I wrote a story with more pics and a recipe here. 
http://www.dfw.com/2013/06/28/806354/weekend-chef-hand-cut-fries-with.html


----------



## kalaeb (Jun 29, 2013)

You had me at sriracha, yum


----------



## panda (Jun 29, 2013)

try mixing banana ketchup, kewpie, and chili garlic sauce

or generic grocery store brand ketchup with truffle oil!


----------



## HHH Knives (Jun 29, 2013)

Hecks yea, That looks Great.


----------



## Mike9 (Jun 29, 2013)

Blue basket and all - looks delicious - where's the car hop girl?


----------



## boomchakabowwow (Jun 29, 2013)

kalaeb said:


> You had me at sriracha, yum



he had me a Whataburger. first stop i ever make when i visit my family in texas.

and Sirachia. have you guys ever tried the "shark brand" from thailand? dayum good! i got a bottle of medium and a bottle of "strong". i havent touch the US made rooster sauce since.


----------



## Dardeau (Jun 29, 2013)

Been playing around with making sriracha at work. First try homemade was much different than store bought, but really tasty. We've been trying different chilies, and this is a really versatile sauce. I'll have to make tater tots and sriracha ketchup soon, maybe staff meal.


----------



## mhenry (Jun 29, 2013)

You cooking, and photography are great!


----------



## mr drinky (Jun 29, 2013)

Yeah, that ketchup has me drooling. 

k.


----------



## Slypig5000 (Jun 29, 2013)

Those fries look great, I really like baking them off like that. I'll have to try the parchment paper next time, that's a great idea.


----------



## sw2geeks (Jul 1, 2013)

boomchakabowwow said:


> he had me a Whataburger. first stop i ever make when i visit my family in texas.
> 
> and Sirachia. have you guys ever tried the "shark brand" from thailand? dayum good! i got a bottle of medium and a bottle of "strong". i havent touch the US made rooster sauce since.

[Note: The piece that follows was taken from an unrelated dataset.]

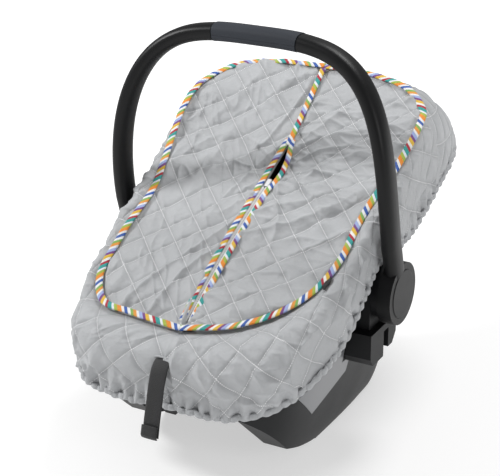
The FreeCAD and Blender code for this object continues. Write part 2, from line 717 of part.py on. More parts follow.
def buckle_tongue(side):
    """Metal tongue and its webbing eye between the buckle and a shoulder strap."""
    x = side * STRAP_X
    low = min(side * 8.0, x + side * 13)
    high = max(side * 8.0, x + side * 13)
    z = BUCKLE_LOW[2] + 8
    return block((low, BUCKLE_HIGH[1] + 0.2, z), (high, BUCKLE_HIGH[1] + 16, z + 2.5))


def crotch_strap():
    z = CAVITY_LEVELS[0][0]
    return band([(-52, z + 1.2), (-44, z + 3), (-36, z + 8), (-30.2, z + 10)], 0.0, WEB[0], WEB[1])


def chest_clip(side):
    """Half of the clip that joins the shoulder straps over the chest."""
    path = back_line(BOLSTER + 8)
    (y0, z0), (y1, z1) = path[2], path[3]
    y, z = y0 + (y1 - y0) * CLIP_SHARE, z0 + (z1 - z0) * CLIP_SHARE
    lean = math.degrees(math.atan2(z0 - z1, y0 - y1))
    low = 0.2 if side > 0 else -STRAP_X - 16
    high = STRAP_X + 16 if side > 0 else -0.2
    half = turned(block((low, y - 17, z - 3), (high, y + 17, z + 3)), (y, z), lean)
    button = turned(block((4, y - 9, z + 0.8), (19, y + 9, z + 5)), (y, z), lean)
    pocket = turned(block((3.7, y - 9.3, z - 1.2), (19.3, y + 9.3, z + 8)), (y, z), lean)
    return (half.cut(pocket) if side > 0 else half), button


def adjuster():
    """Harness adjuster on the seat's front slope, and its push button."""
    y, z = -118.0, 147.0
    lean = -33.0
    frame = block((-19, y - 16, z - 4), (19, y + 16, z + 4))
    pocket = block((-13.3, y - 10.3, z - 2), (13.3, y + 10.3, z + 10))
    button = block((-13, y - 10, z + 2), (13, y + 10, z + 6))
    return turned(frame.cut(pocket), (y, z), lean), turned(button, (y, z), lean)


# ---------------------------------------------------------------- all nodes
def seat_nodes():
    nodes = {
        "shell": shell(),
        "foam_liner": foam_liner(),
        "seat_pad": seat_pad(),
        "infant_insert": bolster(INSERT_Z, -20.0),
        "head_pad": bolster(HEAD_PAD_Z, 60.0),
        "base_bars": base_bars(),
        "release_housing": release_housing(),
        "release_bar": release_bar(),
        "label": label(),
        "buckle": buckle(),
        "buckle_button": button_block(),
        "crotch_strap": crotch_strap(),
        "canopy_bow": canopy_bow(),
        "canopy_cloth": canopy_cloth(),
        "zip_slider": zip_slider(),
        "adjuster_strap": toe_strap(),
    }
    nodes["adjuster_frame"], nodes["adjuster_button"] = adjuster()
    nodes["clip_half_right"], nodes["clip_button"] = chest_clip(1)
    nodes["clip_half_left"] = chest_clip(-1)[0]
    for side, word in ((-1, "left"), (1, "right")):
        nodes["shoulder_strap_" + word] = shoulder_strap(side)
        nodes["buckle_tongue_" + word] = buckle_tongue(side)
    return nodes


def paired_nodes():
    right = {
        "handle_arm": handle_arm(),
        "hub_button": hub_button(),
        "lock_gear": lock_gear(),
        "pivot_pin": rod_x(0, PIVOT_Z, PIN_R, *PIN_X),
        "hub_housing": hub_housing(),
        "adapter_bracket": bracket(),
        "adapter_pawl": pawl_block(),
        "side_cloth": side_cloth(),
    }
    nodes = {}
    for name, shape in right.items():
        nodes[name + "_right"] = shape
        nodes[name + "_left"] = mirrored(shape)
    return nodes


def main():
    nodes = seat_nodes()
    nodes.update(paired_nodes())
    nodes["grip_core"] = grip_core()
    nodes["grip_sleeve_upper"] = grip_sleeve(True)
    nodes["grip_sleeve_lower"] = grip_sleeve(False)
    nodes.update(cover_nodes())
    os.makedirs("parts", exist_ok=True)
    for name, shape in nodes.items():
        whole = shape.Solids[0] if len(shape.Solids) == 1 else Part.makeCompound(shape.Solids)
        whole.exportStep("parts/" + name + ".step")
        print(name, len(shape.Solids), round(whole.Volume / 1000, 2), "cm3", whole.isValid())


main()
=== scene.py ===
# %% [markdown]
# # An infant car seat under a quilted cover
# The CAD frame gives the shell, the handle and every joint. This script models the soft goods round it
# (quilted cover, striped bindings, zip, webbing, pads), gives each piece a procedural material, and lights it.

# %% Load the frame
import json
import math

import bpy
import numpy as np
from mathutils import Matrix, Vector, noise


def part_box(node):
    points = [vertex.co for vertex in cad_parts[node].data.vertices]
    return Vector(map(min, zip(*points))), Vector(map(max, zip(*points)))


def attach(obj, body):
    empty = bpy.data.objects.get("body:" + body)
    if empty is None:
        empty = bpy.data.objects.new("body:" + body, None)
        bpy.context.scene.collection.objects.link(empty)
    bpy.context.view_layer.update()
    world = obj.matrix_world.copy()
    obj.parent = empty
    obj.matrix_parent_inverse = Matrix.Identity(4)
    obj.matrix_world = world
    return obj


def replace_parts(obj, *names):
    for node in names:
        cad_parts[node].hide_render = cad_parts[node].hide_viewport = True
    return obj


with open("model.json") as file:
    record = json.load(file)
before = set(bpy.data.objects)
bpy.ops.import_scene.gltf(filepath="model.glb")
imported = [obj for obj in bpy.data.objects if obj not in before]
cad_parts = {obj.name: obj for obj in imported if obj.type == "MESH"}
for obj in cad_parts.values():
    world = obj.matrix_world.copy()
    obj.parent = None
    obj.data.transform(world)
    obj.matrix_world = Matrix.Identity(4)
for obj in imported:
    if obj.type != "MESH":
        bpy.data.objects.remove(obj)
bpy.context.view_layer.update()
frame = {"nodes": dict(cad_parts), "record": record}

MM = 0.001

# %% [markdown]
# ## Curves and cloth
# A sheet of cloth starts as a few rows of points. Smooth curves are run through them, the sheet gets its quilting
# and creases along its own normals, and it is then given its thickness.

# %% Smooth curves and surfaces
def through(points, count):
    """Evenly spaced points on a smooth curve through a few points."""
    p = np.asarray(points, float)
    chord = np.r_[0, np.cumsum(np.linalg.norm(np.diff(p, axis=0), axis=1) + 1e-9)]
    slope = np.gradient(p, chord, axis=0)
    fine = np.linspace(0, chord[-1], 24 * len(p))
    i = np.clip(np.searchsorted(chord, fine, side="right") - 1, 0, len(p) - 2)
    h = (chord[i + 1] - chord[i])[:, None]
    t = (fine - chord[i])[:, None] / h
    q = (2 * t**3 - 3 * t**2 + 1) * p[i] + (t**3 - 2 * t**2 + t) * h * slope[i]
    q = q + (3 * t**2 - 2 * t**3) * p[i + 1] + (t**3 - t**2) * h * slope[i + 1]
    run = np.r_[0, np.cumsum(np.linalg.norm(np.diff(q, axis=0), axis=1))]
    even = np.linspace(0, run[-1], count)
    return np.stack([np.interp(even, run, q[:, k]) for k in range(3)], 1)


def surface(rows, across, along):
    """A smooth grid of points through a coarse one."""
    wide = np.stack([through(row, across) for row in rows])
    return np.stack([through(wide[:, j], along) for j in range(across)], 1)


def normals(grid):
    n = np.cross(np.gradient(grid, axis=0), np.gradient(grid, axis=1))
    return n / (np.linalg.norm(n, axis=2, keepdims=True) + 1e-12)


def lengths(grid, axis):
    """Distance walked along a grid, from its first line of points."""
    steps = np.linalg.norm(np.diff(grid, axis=axis), axis=2)
    pad = [(0, 0), (0, 0)]
    pad[axis] = (1, 0)
    return np.pad(np.cumsum(steps, axis=axis), pad)


def smooth(x, low, high):
    t = np.clip((x - low) / (high - low), 0, 1)
    return t * t * (3 - 2 * t)


# %% Quilting and creases
CELL = 37.5 * MM


def quilt(u, v, high):
    """Soft diamond pillows between two sets of stitch lines."""
    a = np.abs(np.sin(math.pi * (u + v) / (CELL * math.sqrt(2))))
    b = np.abs(np.sin(math.pi * (u - v) / (CELL * math.sqrt(2))))
    return high * (1 - np.exp(-3.2 * np.minimum(a, b))) * (0.75 + 0.25 * a * b)


def noise_of(a, b, seed):
    flat = [noise.noise(Vector((x, y, seed))) for x, y in zip(a.ravel(), b.ravel())]
    return np.array(flat).reshape(a.shape)


def creases(u, v, degrees, long, short, seed):
    """Ridged folds that run in one direction."""
    turn = math.radians(degrees)
    along = (u * math.cos(turn) + v * math.sin(turn)) / long
    across = (v * math.cos(turn) - u * math.sin(turn)) / short
    across = across + 0.5 * noise_of(along, across * 0.5, seed + 7.3)
    return (1 - 2 * np.abs(noise_of(along, across, seed))) ** 3 - 0.35


# %% Meshes
def grid_mesh(name, points, uv):
    rows, cols = points.shape[:2]
    bpy.ops.object.select_all(action="DESELECT")
    bpy.ops.mesh.primitive_grid_add(x_subdivisions=cols - 1, y_subdivisions=rows - 1, size=1)
    obj = bpy.context.object
    obj.name = obj.data.name = name
    mesh = obj.data
    assert len(mesh.vertices) == rows * cols, (len(mesh.vertices), rows, cols)
    mesh.vertices.foreach_set("co", np.asarray(points, np.float32).ravel())
    corner = np.empty(len(mesh.loops), np.int32)
    mesh.loops.foreach_get("vertex_index", corner)
    mesh.uv_layers[0].data.foreach_set("uv", np.asarray(uv, np.float32).reshape(-1, 2)[corner].ravel())
    mesh.update()
    bpy.ops.object.shade_smooth()
    return obj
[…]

Ok, next time I am at the Asian Market I will look for the Shark brand. I actually have a lot of Apache peppers coming in right now. I think I will try making some sort of homemade hot sauce/sriracha out of them this weekend.


----------



## gyutoguy (Jul 8, 2013)

I don't like vegetable oil, so I used some tallow that I rendered out last week. Used 1/2 smoked paprika and 1/2 regular paprika, added 1:1:1 of paprika:cumin:coriander and finished with some cold smoked sea salt I made up a couple months ago. These were AWESOME!


----------



## tripleq (Jul 9, 2013)

Made this as a snack last night. Delicious. Thanks!!!


----------